Of course the real secret to savings, according to mr Schulze-Duerr, is not on the shop floor but on the administrative side. “If I can save ten people on the shop floor I have tangible, clearly apparent savings. But what if I can save three people in engineering, by introducing the right software? What if I can save a few hundred man-hours for purchasing, finance and warehousing?”

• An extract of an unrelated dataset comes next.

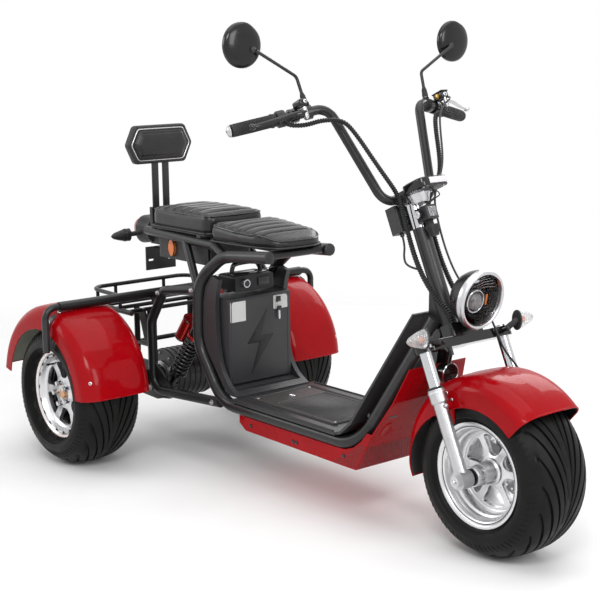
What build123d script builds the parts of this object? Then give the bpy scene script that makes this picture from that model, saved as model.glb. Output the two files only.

Mr Schulze-Duerr said: “I believe one of our strengths is that we can provide this full integration and with this go beyond the initial expectation of our customers. We have had the situation several times, where we had meetings with top level management which were supposed to be for thirty to sixty minutes, but which in the end ran for two to three hours, because we convinced them to look beyond the immediate savings on the shop-floor, but at the potential for improvement across the board. This allows them to contribute to the project constructively.” It is by combining this use of software with streamlined workflow that customers of 3R solutions have managed to achieve significant savings and favourable returns on investment. “One of our customers managed to reduce the man-power by 50 per cent. Software also allowed him to also reduce his production engineers by 90 per cent. Within a few years he had recouped his initial investment and he continues to save. In a peak year he saved 1.2 million US dollars just because of the software, not even considering the savings in fabrication time and manpower on the shop floor.”